**Supplied data**
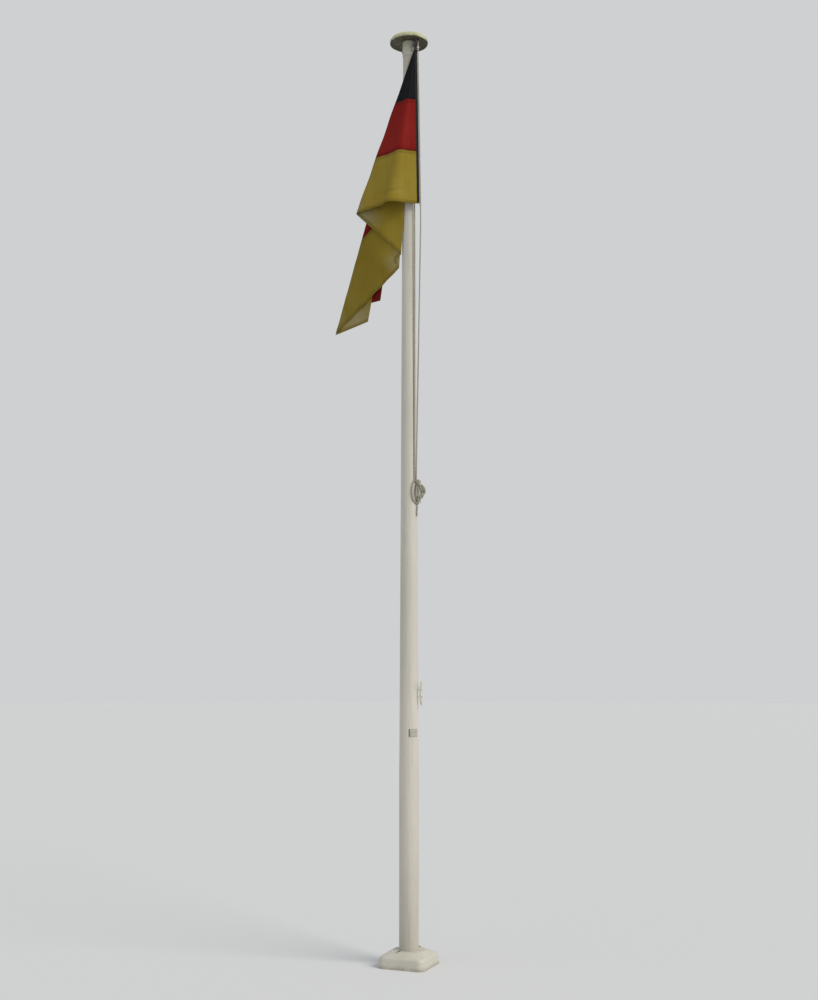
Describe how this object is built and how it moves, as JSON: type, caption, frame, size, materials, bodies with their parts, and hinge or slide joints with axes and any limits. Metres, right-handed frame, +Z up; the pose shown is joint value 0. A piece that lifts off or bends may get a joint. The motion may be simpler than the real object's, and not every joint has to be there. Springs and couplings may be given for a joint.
{
  "type": "flagpole",
  "caption": "Tapered white flagpole with a domed cap over a halyard pulley, rope cleats, a split square cover at the foot and a striped flag that hangs slack.",
  "frame": {"origin": "middle of the ground plate's underside, on the pole's axis", "axes": "+Z up along the pole; +X towards the side the cleats stand on; the cover's seam lies in the YZ plane"},
  "size_m": [0.6393, 0.2895, 5.627],
  "materials": {
    "zinc_steel": "dull galvanised",
    "cover_white": "weathered, slightly yellowed",
    "pole_white": "chalked gel coat, low gloss",
    "label_metal": "worn, blank",
    "cleat_white": "moulded, low gloss",
    "stainless": "satin",
    "rope": "braided, slightly soiled",
    "sleeve_white": "moulded, weathered",
    "cap_under": "stained dark",
    "cap_top": "weathered with a green tint",
    "sheave_plastic": "moulded",
    "ring_steel": "satin",
    "bead_white": "moulded",
    "heading_black": "woven tape",
    "cloth_black": "thin woven cloth",
    "cloth_red": "thin woven cloth",
    "cloth_gold": "thin woven cloth"
  },
  "bodies": {
    "mast": {"base_plate": "zinc_steel", "base_spigot": "zinc_steel", "spigot_bolt": "zinc_steel", "cover_screws": "zinc_steel", "cover_left": "cover_white", "cover_right": "cover_white", "pole": "pole_white", "label_plate": "label_metal", "lower_cleat": "cleat_white", "upper_cleat": "cleat_white", "lower_cleat_screws": "stainless", "upper_cleat_screws": "stainless", "cleat_turns": "rope", "halyard_tail": "rope", "halyard": "rope", "truck_sleeve": "sleeve_white", "truck_screws": "stainless", "cap_plate": "cap_under", "cap_dome": "cap_top", "cap_bolt": "zinc_steel", "pulley_bracket": "stainless", "bracket_screws": "stainless", "sheave_pin": "stainless", "top_ring": "ring_steel", "bottom_ring": "ring_steel", "top_stopper": "bead_white", "bottom_stopper": "bead_white", "flag_heading": "heading_black", "flag_black": "cloth_black", "flag_red": "cloth_red", "flag_gold": "cloth_gold"},
    "sheave": {"sheave": "sheave_plastic"}
  },
  "joints": [
    {"name": "sheave_spin", "type": "hinge", "parent": "mast", "child": "sheave", "pos_m": [0.06235, -0.036, 5.54], "axis": [-0.5, -0.866, 0], "continuous": true}
  ]
}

**What to do**
Make an exact copy of all the data.

**Answer for this exercise**
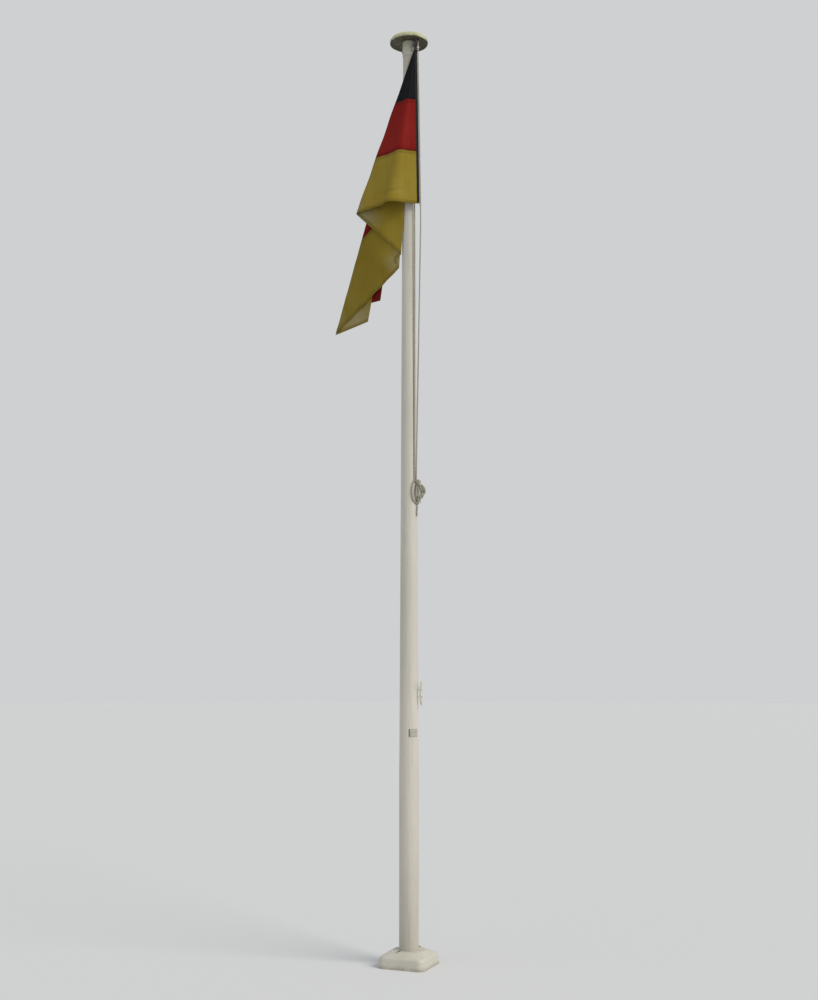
Describe how this object is built and how it moves, as JSON: type, caption, frame, size, materials, bodies with their parts, and hinge or slide joints with axes and any limits. Metres, right-handed frame, +Z up; the pose shown is joint value 0. A piece that lifts off or bends may get a joint. The motion may be simpler than the real object's, and not every joint has to be there. Springs and couplings may be given for a joint.
{
  "type": "flagpole",
  "caption": "Tapered white flagpole with a domed cap over a halyard pulley, rope cleats, a split square cover at the foot and a striped flag that hangs slack.",
  "frame": {"origin": "middle of the ground plate's underside, on the pole's axis", "axes": "+Z up along the pole; +X towards the side the cleats stand on; the cover's seam lies in the YZ plane"},
  "size_m": [0.6393, 0.2895, 5.627],
  "materials": {
    "zinc_steel": "dull galvanised",
    "cover_white": "weathered, slightly yellowed",
    "pole_white": "chalked gel coat, low gloss",
    "label_metal": "worn, blank",
    "cleat_white": "moulded, low gloss",
    "stainless": "satin",
    "rope": "braided, slightly soiled",
    "sleeve_white": "moulded, weathered",
    "cap_under": "stained dark",
    "cap_top": "weathered with a green tint",
    "sheave_plastic": "moulded",
    "ring_steel": "satin",
    "bead_white": "moulded",
    "heading_black": "woven tape",
    "cloth_black": "thin woven cloth",
    "cloth_red": "thin woven cloth",
    "cloth_gold": "thin woven cloth"
  },
  "bodies": {
    "mast": {"base_plate": "zinc_steel", "base_spigot": "zinc_steel", "spigot_bolt": "zinc_steel", "cover_screws": "zinc_steel", "cover_left": "cover_white", "cover_right": "cover_white", "pole": "pole_white", "label_plate": "label_metal", "lower_cleat": "cleat_white", "upper_cleat": "cleat_white", "lower_cleat_screws": "stainless", "upper_cleat_screws": "stainless", "cleat_turns": "rope", "halyard_tail": "rope", "halyard": "rope", "truck_sleeve": "sleeve_white", "truck_screws": "stainless", "cap_plate": "cap_under", "cap_dome": "cap_top", "cap_bolt": "zinc_steel", "pulley_bracket": "stainless", "bracket_screws": "stainless", "sheave_pin": "stainless", "top_ring": "ring_steel", "bottom_ring": "ring_steel", "top_stopper": "bead_white", "bottom_stopper": "bead_white", "flag_heading": "heading_black", "flag_black": "cloth_black", "flag_red": "cloth_red", "flag_gold": "cloth_gold"},
    "sheave": {"sheave": "sheave_plastic"}
  },
  "joints": [
    {"name": "sheave_spin", "type": "hinge", "parent": "mast", "child": "sheave", "pos_m": [0.06235, -0.036, 5.54], "axis": [-0.5, -0.866, 0], "continuous": true}
  ]
}